In the listing below, find the line with "of the base.", then repeat exactly every line from the top through that one.

────────────────────────────────────────

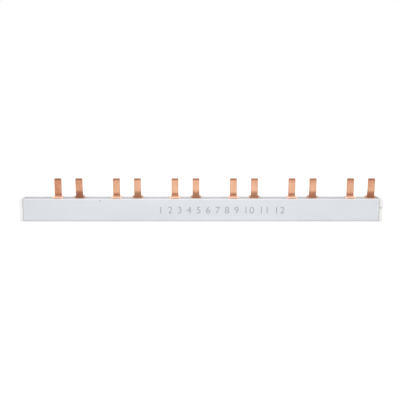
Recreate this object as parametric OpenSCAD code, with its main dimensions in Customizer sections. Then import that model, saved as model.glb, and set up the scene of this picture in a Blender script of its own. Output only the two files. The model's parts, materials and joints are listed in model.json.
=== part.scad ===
// Comb busbar for a row of two-pole devices.
// Two stamped copper combs stand side by side in one extruded insulating rail, with a
// moulded cap on each end. The rail rests on its base and the pins point up.
// X runs along the rail, -Y is the front and Z = 0 is the underside of the base.

/* [Pins] */
// Number of pin pairs, one pair for each two-pole device
pairs = 6; // [2:1:12]
// Distance from one pair to the next
pair_pitch = 35.6; // [34:0.1:38]
// Distance from the front pin to the back pin of one pair
pair_gap = 12.8; // [11:0.1:16]
// Width of a pin
pin_w = 4.1; // [3:0.1:5]
// Height of the pins above the rim of the rail
pin_reach = 11.9; // [10:0.1:16]
// Width of the foot's shoulder on each side of a pin
shoulder_w = 1.2; // [1.1:0.1:2.2]
// Height of the shoulders above the rim
shoulder_rise = 1; // [0.4:0.1:1.6]
// Radius in the corner between a shoulder and the pin
shoulder_r = 0.6; // [0.2:0.05:0.7]
// Radius on the outer corner of a shoulder
foot_corner_r = 0.4; // [0.1:0.05:0.5]
// Chamfer on the corners of each tip
tip_chamfer = 0.2; // [0.1:0.05:0.6]
// Height of the tapered lead-in at the tip
tip_lead = 1.1; // [0.4:0.1:2]
// How far the lead-in steps in on each face
tip_taper = 0.3; // [0.1:0.05:0.4]

/* [Copper] */
// Thickness of the copper strip
bar_t = 1.5; // [1:0.1:1.8]
// Height of the strip below the feet
strip_h = 7.5; // [6:0.1:9]
// Radius where a foot rises from the strip
root_r = 1; // [0.4:0.1:1.6]
// Inside radius of the bends, where the rise leaves room for it
bend_r = 3.5; // [0.2:0.1:6]
// How far the bends start below the rim
bend_drop = 0.5; // [0.3:0.1:0.8]
// Height over which the front pins step back to the middle
front_rise = 1.9; // [1.8:0.05:4]
// Height over which the back pins step forward to the middle
back_rise = 5.4; // [3:0.1:6]
// Distance of the copper from the left end of the rail
bar_setback = 1; // [0.5:0.1:4]
// Gap between the copper and the right end of the rail
bar_end_gap = 0.45; // [0.1:0.05:2]
// Distance from the last pin's middle to the right end of the copper
last_pin_inset = 3.9; // [3.6:0.1:8]

/* [Rail] */
// Length of the rail beyond the grid of the pairs
rail_extra = 2.4; // [0:0.1:4]
// Depth of the rail from front to back
rail_depth = 9; // [8.8:0.1:11]
// Height of the rail
rail_height = 14; // [12.5:0.1:18]
// Thickness of the outer walls
wall_t = 1.2; // [0.9:0.1:1.3]
// Thickness of the floor under the copper
floor_t = 1.2; // [0.8:0.1:2]
// Thickness of the web between the two combs
web_t = 1.4; // [1:0.1:1.6]
// How far the web ends below the rim
web_drop = 0.5; // [0.5:0.1:2]
// Diameter of the round bead along each rim
bead_d = 1.5; // [1.3:0.1:1.8]
// Radius of the long edges under the base
corner_r = 0.6; // [0.2:0.1:0.9]
// Height of each guide rib
rib_h = 0.8; // [0.5:0.1:1]
// Distance of the guide ribs from the strip's upper and lower edges
rib_inset = 1.6; // [1:0.1:2]

/* [End caps] */
// Thickness of the cap outside the rail
cap_t = 2.2; // [1.6:0.1:4]
// Thickness of the cap's own walls
cap_wall_t = 1; // [0.8:0.1:1.2]
// Radius around the cap's outer face
cap_edge_r = 0.5; // [0.2:0.1:0.8]
// Width of the shadow gap between cap and rail
seam_w = 0.3; // [0.1:0.05:0.5]
// Depth of the shadow gap
seam_depth = 0.25; // [0.1:0.05:0.4]
// Length of the tongues that slide into the rail
tongue_length = 6; // [4:0.5:12]
// Length of the lead-in at the end of a tongue
tongue_lead = 1.2; // [0.6:0.1:2]
// Diameter of the gate mark on the side of the cap
gate_d = 1.1; // [0.6:0.1:1.4]
// Height of the gate mark above the cap's face
gate_h = 0.3; // [0.2:0.05:0.5]
// Distance of the gate mark from the rail
gate_x = 1; // [0.9:0.1:1.2]
// Height of the gate mark above the base
gate_z = 8.6; // [5:0.1:10]

/* [Fits] */
// Clearance of the copper from the web and from the guide ribs
bar_clearance = 0.1; // [0.05:0.01:0.2]
// Clearance around the cap's tongues
tongue_clearance = 0.1; // [0.05:0.01:0.2]

/* [Hidden] */
$fn = 64;
arc_steps = 10;

rail_length = pairs * pair_pitch + rail_extra;
channel_w = (rail_depth - 2 * wall_t - web_t) / 2;
bead_r = bead_d / 2;
web_top = rail_height - web_drop;
strip_top = floor_t + strip_h;
rib_reach = channel_w - bar_t - 2 * bar_clearance;
low_rib_z = floor_t + rib_inset;
high_rib_z = strip_top - rib_inset;

bar_left = bar_setback - rail_length / 2;
bar_right = rail_length / 2 - bar_end_gap;
bar_offset = web_t / 2 + bar_clearance + bar_t / 2;
foot_w = pin_w + 2 * shoulder_w;
foot_top = rail_height + shoulder_rise;
bend_start = rail_height - bend_drop;
tip_z = rail_height + pin_reach;
first_back_pin = bar_right - last_pin_inset - (pairs - 1) * pair_pitch;
first_front_pin = first_back_pin - pair_gap;

pocket_depth = cap_t - cap_wall_t;
tongue_in = web_t / 2 + bar_clearance + bar_t + tongue_clearance;
tongue_out = rail_depth / 2 - wall_t - tongue_clearance;
tongue_low = low_rib_z + rib_h / 2 + 2 * tongue_clearance;
tongue_high = high_rib_z - rib_h / 2 - 2 * tongue_clearance;
tongue_taper = (tongue_out - tongue_in) / 4;

// Points on an arc about centre c, from angle a0 to angle a1
function arc(c, r, a0, a1) = [
    for (i = [0 : arc_steps])
        let (a = a0 + (a1 - a0) * i / arc_steps)
        c + r * [cos(a), sin(a)]
];

// A step is two equal bends with a straight between them. Its bends are as large as
// the rise leaves room for, up to the asked inside radius.
function step_radius(rise) =
    min(bend_r + bar_t / 2, (rise * rise + bar_offset * bar_offset) / (4 * bar_offset));

function step_straight(rise, r) =
    sqrt(max(0, rise * rise + bar_offset * bar_offset - 4 * r * bar_offset));

function step_angle(rise, r) =
    atan2(2 * r, step_straight(rise, r)) - atan2(2 * r - bar_offset, rise);

// Stands an outline drawn across the rail, as (Y, Z), along X
module along_x(length) {
    rotate([90, 0, 90])
        linear_extrude(length)
            children();
}

// Stands an outline drawn in front view, as (X, Z), through the rail's depth
module through_depth() {
    rotate([90, 0, 0])
        linear_extrude(rail_depth, center = true)
            children();
}

// Both halves of an outline drawn on the +Y side
module both_sides() {
    children();
    mirror([1, 0])
        children();
}

// ---- Rail ----

module guide_rib(z) {
    nose_r = rib_h / 2;
    inner_face = rail_depth / 2 - wall_t;
    translate([inner_face - rib_reach + nose_r, z])
        circle(nose_r);
    translate([inner_face - rib_reach + nose_r, z - nose_r])
        square([rib_reach - nose_r + wall_t / 2, rib_h]);
}

module outer_wall() {
    translate([rail_depth / 2 - corner_r, corner_r])
        circle(corner_r);
    translate([rail_depth / 2 - wall_t, corner_r])
        square([wall_t, rail_height - corner_r - bead_r]);
    translate([rail_depth / 2 - bead_r, rail_height - bead_r])
        circle(bead_r);
}

module web() {
    translate([-web_t / 2, 0])
        square([web_t, web_top - web_t / 2]);
    translate([0, web_top - web_t / 2])
        circle(web_t / 2);
}

module rail_section() {
    floor_w = rail_depth - 2 * corner_r;
    translate([-floor_w / 2, 0])
        square([floor_w, floor_t]);
    web();
    both_sides() {
        outer_wall();
        guide_rib(low_rib_z);
        guide_rib(high_rib_z);
    }
}

module insulating_rail() {
    color([0.88, 0.885, 0.90])
        translate([-rail_length / 2, 0, 0])
            along_x(rail_length)
                rail_section();
}

// ---- Copper combs ----

// The bent strip seen from its end, on the +Y side of the web, as (Y, Z)
module bent_section(rise) {
    r = step_radius(rise);
    angle = step_angle(rise, r);
    half = bar_t / 2;
    lower = [bar_offset - r, bend_start];
    upper = [r, bend_start + rise];
    polygon(concat(
        [[bar_offset + half, floor_t]],
        arc(lower, r + half, 0, angle),
        arc(upper, r - half, 180 + angle, 180),
        [[half, tip_z - tip_lead], [half - tip_taper, tip_z]],
        [[tip_taper - half, tip_z], [-half, tip_z - tip_lead]],
        arc(upper, r + half, 180, 180 + angle),
        arc(lower, r - half, angle, 0),
        [[bar_offset - half, floor_t]]
    ));
}

// A block of width w up to height z, topped by a cove of radius r on each side
module coved_block(w, z, r) {
    difference() {
        translate([-w / 2, floor_t])
            square([w, z + r - floor_t]);
        for (side = [-1, 1])
            translate([side * w / 2, z + r])
                circle(r);
    }
}

// The foot under a pin, with its shoulders' outer corners rounded
module foot_outline() {
    for (side = [-1, 1])
        translate([side * (foot_w / 2 - foot_corner_r), foot_top - foot_corner_r])
            circle(foot_corner_r);
    translate([-foot_w / 2, floor_t])
        square([foot_w, foot_top - foot_corner_r - floor_t]);
    translate([foot_corner_r - foot_w / 2, floor_t])
        square([foot_w - 2 * foot_corner_r, foot_top - floor_t]);
}

// One pin with its foot, seen from the front, as (X, Z)
module pin_outline() {
    half = pin_w / 2;
    coved_block(foot_w + 2 * root_r, strip_top, root_r);
    foot_outline();
    coved_block(pin_w + 2 * shoulder_r, foot_top, shoulder_r);
    polygon([
        [-half, floor_t],
        [half, floor_t],
        [half, tip_z - tip_chamfer],
        [half - tip_chamfer, tip_z],
        [tip_chamfer - half, tip_z],
        [-half, tip_z - tip_chamfer]
    ]);
}

module comb_outline(first_pin) {
    translate([bar_left, floor_t])
        square([bar_right - bar_left, strip_h]);
    for (i = [0 : pairs - 1])
        translate([first_pin + i * pair_pitch, 0])
            pin_outline();
}

// A comb on the +Y side of the web. The strip's bent form is cut to the stamped outline.
module comb(first_pin, rise) {
    intersection() {
        translate([bar_left, 0, 0])
            along_x(bar_right - bar_left)
                bent_section(rise);
        through_depth()
            comb_outline(first_pin);
    }
}

module front_comb() {
    color([0.88, 0.64, 0.50])
        mirror([0, 1, 0])
            comb(first_front_pin, front_rise);
}

module back_comb() {
    color([0.84, 0.60, 0.46])
        comb(first_back_pin, back_rise);
}

// ---- End caps ----

// The closed outline of the rail's end, inset by m
module end_outline(m) {
    half = rail_depth / 2;
    low_r = max(corner_r - m, corner_r / 4);
    high_r = max(bead_r - m, bead_r / 4);
    translate([-half + m, low_r + m])
        square([2 * (half - m), rail_height - 2 * m - low_r - high_r]);
    translate([-half + m + low_r, m])
        square([2 * (half - m - low_r), rail_height / 2]);
    translate([-half + m + high_r, rail_height / 2])
        square([2 * (half - m - high_r), rail_height / 2 - m]);
    both_sides() {
        translate([half - m - low_r, low_r + m])
            circle(low_r);
        translate([half - m - high_r, rail_height - m - high_r])
            circle(high_r);
    }
}

// The cap's thickness along X against a width w across it, with its outer corners rounded
module cap_profile(w) {
    translate([0, -w / 2])
        square([cap_t - cap_edge_r, w]);
    translate([0, -w / 2 + cap_edge_r])
        square([cap_t, w - 2 * cap_edge_r]);
    for (side = [-1, 1])
        translate([cap_t - cap_edge_r, side * (w / 2 - cap_edge_r)])
            circle(cap_edge_r);
}

module cap_body() {
    intersection() {
        union() {
            along_x(cap_t)
                end_outline(seam_depth);
            translate([seam_w, 0, 0])
                along_x(cap_t - seam_w)
                    end_outline(0);
        }
        linear_extrude(rail_height)
            cap_profile(rail_depth);
        translate([0, 0, rail_height / 2])
            through_depth()
                cap_profile(rail_height);
    }
}

// A tapered tongue that slides between the copper and the outer wall, between the ribs
module tongue() {
    translate([0, 0, tongue_low])
        linear_extrude(tongue_high - tongue_low)
            polygon([
                [pocket_depth + cap_wall_t / 2, tongue_in],
                [pocket_depth + cap_wall_t / 2, tongue_out],
                [tongue_lead - tongue_length, tongue_out],
                [-tongue_length, tongue_out - tongue_taper],
                [-tongue_length, tongue_in + tongue_taper],
                [tongue_lead - tongue_length, tongue_in]
            ]);
}

// A cap for the right end. The left cap is the same moulding, turned round.
module end_cap() {
    color([0.925, 0.925, 0.915])
        translate([rail_length / 2, 0, 0]) {
            difference() {
                cap_body();
                translate([-1, 0, 0])
                    along_x(pocket_depth + 1)
                        end_outline(cap_wall_t);
            }
            tongue();
            mirror([0, 1, 0])
                tongue();
            translate([gate_x, -rail_depth / 2 + cap_wall_t / 2, gate_z])
                rotate([90, 0, 0])
                    cylinder(d = gate_d, h = gate_h + cap_wall_t / 2);
        }
}

module left_end_cap() {
    rotate([0, 0, 180])
        end_cap();
}

module right_end_cap() {
    end_cap();
}

insulating_rail();
front_comb();
back_comb();
left_end_cap();
right_end_cap();
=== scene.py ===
import json
import math

import bmesh
import bpy
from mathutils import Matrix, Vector


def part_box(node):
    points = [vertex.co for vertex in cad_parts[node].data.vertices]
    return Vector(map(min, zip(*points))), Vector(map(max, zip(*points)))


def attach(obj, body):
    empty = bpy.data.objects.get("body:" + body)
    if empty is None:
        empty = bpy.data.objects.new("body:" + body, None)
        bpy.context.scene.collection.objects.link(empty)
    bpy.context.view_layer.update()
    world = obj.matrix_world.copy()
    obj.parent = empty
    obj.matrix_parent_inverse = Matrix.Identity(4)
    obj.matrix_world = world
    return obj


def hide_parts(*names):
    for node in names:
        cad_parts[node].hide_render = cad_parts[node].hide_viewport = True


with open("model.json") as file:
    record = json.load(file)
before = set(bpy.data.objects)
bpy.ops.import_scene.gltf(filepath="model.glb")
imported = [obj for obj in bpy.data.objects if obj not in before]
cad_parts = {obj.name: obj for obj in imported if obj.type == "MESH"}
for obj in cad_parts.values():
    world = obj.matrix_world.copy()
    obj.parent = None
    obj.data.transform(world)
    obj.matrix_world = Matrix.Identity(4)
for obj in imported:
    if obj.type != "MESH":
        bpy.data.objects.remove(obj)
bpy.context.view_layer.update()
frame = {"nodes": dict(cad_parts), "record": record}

MM = 0.001
PIN_WIDTH = 4.1 * MM

rail_low, rail_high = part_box("insulating_rail")
mounts = {mount["name"]: Vector(mount["pos_m"]) for mount in frame["record"]["mounts"]}
first_front = mounts["front_pin_1"].x
first_back = mounts["back_pin_1"].x
pin_pitch = mounts["front_pin_2"].x - first_front
pin_count = sum("_pin_" in name for name in mounts)
rim = rail_high.z
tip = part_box("front_comb")[1].z
gate_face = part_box("right_end_cap")[0].y


def new_object(name, data):
    """An object that stands in the scene."""
    made = bpy.data.objects.new(name, data)
    bpy.context.scene.collection.objects.link(made)
    return made


# ---- camera ----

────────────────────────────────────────

# TASK SOLUTION:
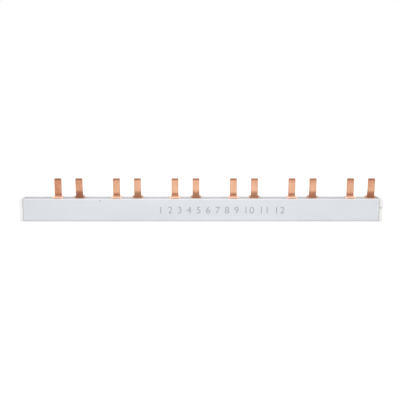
Recreate this object as parametric OpenSCAD code, with its main dimensions in Customizer sections. Then import that model, saved as model.glb, and set up the scene of this picture in a Blender script of its own. Output only the two files. The model's parts, materials and joints are listed in model.json.
=== part.scad ===
// Comb busbar for a row of two-pole devices.
// Two stamped copper combs stand side by side in one extruded insulating rail, with a
// moulded cap on each end. The rail rests on its base and the pins point up.
// X runs along the rail, -Y is the front and Z = 0 is the underside of the base.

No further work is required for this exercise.